Mastering the Pain

By JG

Feeling everything so deeply
Can be a gift and a curse
My happiness is true bliss
Everything just works
Suddenly, joy is replaced with pain
Clear skies fill up with rain
I try to hold on
But can’t seem to maintain
My skies darken
Turmoil sets in
Damn
Never knew the mind could be like a wilderness one could be lost in
Lost many battles
Acting on impulse
Reacting with uncontrolled emotion
Never pausing to consider a reasonable course
I’ve felt the fire countless times
Intensified by a prison cell
12 by 9
A victim stance was my position
Playing the blame game
Meanwhile, in reality
My condition remained the same
Most my lessons come the hard way
But were received nonetheless
My understanding is that much greater
I feel truly blessed
Being a thought of Allah made manifest
I consciously create
Striving every day to be the captain of this ship
The true master of my fate
The war is far from won
But my book is far from done
I have nothing to lose
But everything to gain
These first few chapters have been spent
Mastering the pain
Learning how to love
Breaking my mental chains
Rising above
This next section will be marked by liberty
I’ll be free to pursue the queen that my heart desires
She’ll be free to embrace our chemistry
Won’t need a power of attorney
I can handle my affairs myself
I can eat life giving foods
That actually replenish my health
No more limitations
Everything is possible
With discipline, persistence, patience
I overcome all obstacles

I Forgot Who I Was

By HW

I woke up one day feeling powerless & caged.
I felt lost and afraid, it was freedom I craved!

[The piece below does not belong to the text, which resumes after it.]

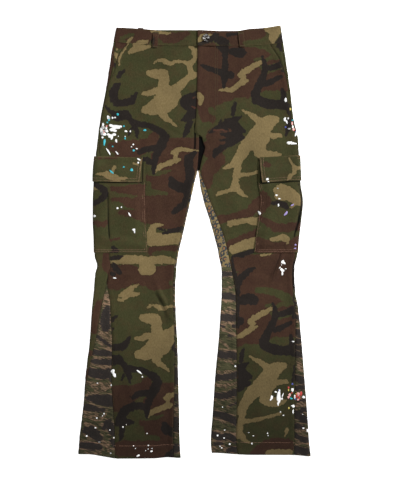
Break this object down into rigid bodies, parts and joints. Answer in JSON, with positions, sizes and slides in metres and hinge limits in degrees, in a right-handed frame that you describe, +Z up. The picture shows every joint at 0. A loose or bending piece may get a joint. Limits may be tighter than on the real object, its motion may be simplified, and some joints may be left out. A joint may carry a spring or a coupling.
{
  "type": "flared cargo trousers",
  "caption": "Flared cargo trousers in camouflage twill, laid flat, with flapped thigh pockets, slanted hip pockets and striped wedges that widen the legs below the knee.",
  "frame": {"origin": "centre of the laid garment's outline, on the surface it lies on", "axes": "+X towards the wearer's left leg, +Y from the hems towards the waistband, +Z up through the layers to the front of the garment"},
  "size_m": [0.5652, 1.0552, 0.0179],
  "materials": {
    "camouflage": "matte cotton twill",
    "tiger_stripe": "matte cotton twill",
    "leopard": "matte cotton",
    "metal": "satin"
  },
  "bodies": {
    "root": {"front_right": "camouflage", "front_left": "camouflage", "back_right": "camouflage", "back_left": "camouflage", "hip_facing_right": "camouflage", "hip_facing_left": "camouflage", "waistband_right": "camouflage", "waistband_left": "camouflage", "loop_front_right": "camouflage", "loop_front_left": "camouflage", "loop_back_right": "camouflage", "loop_back_middle": "camouflage", "loop_back_left": "camouflage", "cargo_pocket_right": "camouflage", "cargo_pocket_left": "camouflage", "cargo_flap_right": "camouflage", "cargo_flap_left": "camouflage", "outer_flare_right": "tiger_stripe", "outer_flare_left": "tiger_stripe", "inner_flare_right": "tiger_stripe", "inner_flare_left": "tiger_stripe", "thigh_insert_right": "leopard", "thigh_insert_left": "leopard", "waist_button": "metal"}
  },
  "joints": []
}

I felt like no one loved me & I was all alone.
I felt young & lost, but I’m fully grown.

Beat down by life & my own mind.
I let myself down and I started to drown.

I could not see tomorrow
& felt like I could barely get through the day.

I don’t know who I am anymore,
like my memory started to fade.

Deep down inside I know I used to be strong,
then I remember that I have been strong all along.

I might have slipped,
I might have fell.

I have to stand up,
I have to prevail.

I must be fearless,
I must be strong.

It’s a mental battle
and I’ll make it home!

Jail Bird

By AB

A bird once flew over a prison and sat on the bars of a window sill
The prisoner fed the bird crackers and the bird ate to his fill
The prisoner put water in a top for the bird to wet his beak
The prisoner done a good deed before he went to sleep

The bird didn’t leave–
He became a jail bird that didn’t know he was free

What I Don’t Say

By AB

When I say freedom
You hear closing cell doors
When you say freedom
I hear soft cries

What I can’t say is peace of mind
What I mean is sanity

When you say peace
Do you mean paradise?

What I wish I’d told you is be patient
What I want you to know is hope exist

John My Friend

By DK

Today was a bittersweet occasion,
Helped me for a moment to reduce my constant raging.
John, you are now free…at home…at last,
This past year, gone, it escaped us so fast.
I know you left a truly changed man,
I watched you every day…making your reentry plans.
I already miss you and the jokes that we played,
Hopefully once I’m released, we’ll catch up…one of these days.
We butted heads, and fussed sometimes; I caused you a bit of tribulation,
As you left I heard as you said ‘goodbye & take care’…true jubilation.
When you left me here today, I regret that I left so much unspoken,
You are such a great friend, a mentor, I’m kind of heartbroken.
It’s rare to find a true friend like you in a place like this,
D*mn it John, you’re one friend I will surely miss.
So by the time you read this, you’ll be settled, back on your feet,
And the stigma you’ll face, well it’s something I know you can beat.
You’re highly educated…A Penn State grad,
So many qualities you shared, reminds me of my dad.
So I know I will surely hear from you soon,
As corny as it sounds, I’ll think of you each time I look at the moon.
So John, I love you my dear friend, but please don’t return,
Because this freedom you were granted, is something you definitely earned.